Of the 44 million on the electoral register, only 20 million are either employed in the private sector or are self-employed. Over a third as many (7.1 million) are employed by government, and their interests lie in pushing up public sector salaries and benefits at the expense of taxpayers; we have already seen the effect of this in the government’s spineless and unprincipled decision not to properly reform the civil service pension scheme. The rest are made up of 11.8 million pensioners, 2.7 million on incapacity benefit and 3.2 million on various other benefits, many of whom pay very little direct taxes and yet all of whom have a vested interest in seeing public spending – and consequently direct taxes – rise.

Benjamin Franklin described democracy as “two wolves and a lamb voting on what to have for lunch.” In this case, the welfare dependent and those on the government payroll now outnumber those whose productivity must ultimately pay the government’s bill. Yesterday I wrote that “It may seem at present that intervention and the large state dominates, but the tide will turn. The voters, be they the over-taxed middle class or working class playthings of bureaucracy, want freedom.” However, if over half the voters are dependent on the government’s ability to squeeze money out of the remaining less-than-half, that is not the case.
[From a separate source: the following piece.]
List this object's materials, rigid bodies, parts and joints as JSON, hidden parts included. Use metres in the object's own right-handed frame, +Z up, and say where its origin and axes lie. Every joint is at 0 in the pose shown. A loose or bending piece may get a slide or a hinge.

Ultimately, freedom relies on autonomous individuals agreeing to pass over a proportion of their wealth to the public good. This is not the case if a predatory government can use the votes of its clients to extract ever more from a minority of independent wealth producers. The results will not only be spiralling taxes and unemployment and a generally worsening economy, which we are already seeing. It will be to draw ever more people into government control, ever expanding its power until we are all its subjects.